Вскоре после вторжения советских войск в Венгрию и выхода упомянутого выше «очередного постановления» я зашел как-то в «Новый мир» и встретил там Владимова. Мы стали обсуждать с ним эти события, и Владимов вдруг сказал:
— Да. Самое время лодку снаряжать!... Я опустил глаза, ничего ему не ответил, подивившись его смелой откровенности, но идея эта запала мне, что называется, в душу.

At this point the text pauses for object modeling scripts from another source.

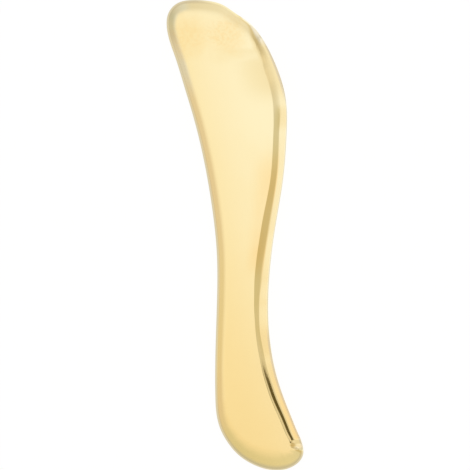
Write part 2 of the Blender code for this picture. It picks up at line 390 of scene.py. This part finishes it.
def spline_bends(knots, chords):
    """Return the second derivatives at the knots of the closed cubic spline through them."""
    count = len(knots)
    system = np.zeros((count, count))
    target = np.zeros_like(knots)
    for place in range(count):
        after = (place + 1) % count
        system[place, place - 1] = chords[place - 1]
        system[place, place] = 2 * (chords[place - 1] + chords[place])
        system[place, after] = chords[place]
        slope_before = (knots[place] - knots[place - 1]) / chords[place - 1]
        slope_after = (knots[after] - knots[place]) / chords[place]
        target[place] = 6 * (slope_after - slope_before)
    return np.linalg.solve(system, target)


def outline(sizes, count):
    """Return evenly spaced places on the outline, and each one's shares of the edge."""
    shares = np.array(OUTLINE_SHARES)
    overall = np.array((sizes.width, sizes.length))
    knots = shares[:, :2] * overall
    chords = np.linalg.norm(np.roll(knots, -1, axis=0) - knots, axis=1)
    bends = spline_bends(knots, chords)
    starts = np.concatenate(((0.0,), np.cumsum(chords)))

    def on_spline(travel):
        first = np.clip(np.searchsorted(starts, travel, side="right") - 1, 0, len(knots) - 1)
        second = (first + 1) % len(knots)
        chord = chords[first][:, None]
        done = (travel - starts[first])[:, None]
        left = chord - done
        places = (bends[first] * left**3 + bends[second] * done**3) / (6 * chord)
        places += (knots[first] / chord - bends[first] * chord / 6) * left
        places += (knots[second] / chord - bends[second] * chord / 6) * done
        eased = (done / chord)**2 * (3 - 2 * done / chord)
        edge = shares[first, 2:] + (shares[second, 2:] - shares[first, 2:]) * eased
        return places, edge

    # The spline is walked in short steps first, so that the places can be spaced by length,
    # and closer together where the crease turns in or out.
    walk = np.linspace(0.0, starts[-1], WALK_STEPS * count)
    walked, edge = on_spline(walk)
    path = np.column_stack((walked, sizes.crease_inset * edge[:, 1:]))
    lengths = np.linalg.norm(np.diff(path, axis=0), axis=1)
    travelled = np.concatenate(((0.0,), np.cumsum(lengths)))
    even = np.linspace(0.0, travelled[-1], count, endpoint=False)
    places, edge = on_spline(np.interp(even, travelled, walk))

    # The finished outline fills exactly the overall width and length.
    low, high = places.min(axis=0), places.max(axis=0)
    places = (places - (low + high) / 2) / (high - low) * overall
    return places + (BODY_MIDDLE.x, BODY_MIDDLE.y), edge


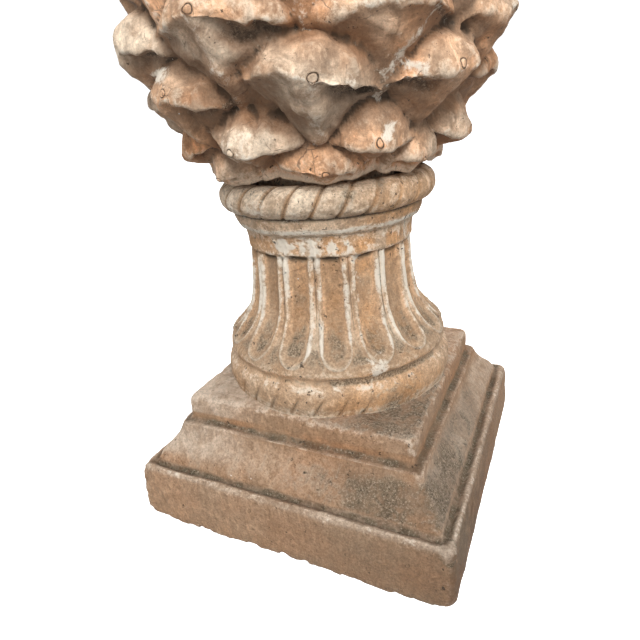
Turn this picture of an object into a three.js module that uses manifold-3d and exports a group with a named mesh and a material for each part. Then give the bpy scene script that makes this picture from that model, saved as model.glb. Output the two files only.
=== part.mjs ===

И жизнь удивительным образом все время подталкивала меня к мысли о побеге. В своих журналистских работах, статьях, очерках я старался уйти подальше от подцензурных тем и выбирал самые политически нейтральные сюжеты. Так я набрел на аэрологию. Сначала летал на специальных самолетах, на которых испытывалось оборудование для разгона облаков. Писал об этом для «Смены», «Вокруг света», «Литературки», «Известий». Потом добрался и до аэростатов. Получил командировку на один из полетов, во время которого должна была испытываться какая-то научная аппаратура. Но взлететь оказалось очень непросто. Несколько раз меня вызывали на летное поле, находившееся в Долгопрудном, я чуть свет выезжал туда, и — полет отменяли. И по какой причине? Ветер дул в западном направлении! Оказывается, вылеты при таком ветре были строго-настрого запрещены с той поры, когда кто-то, воспользовавшись западным ветром, улетел на шаре «за бугор».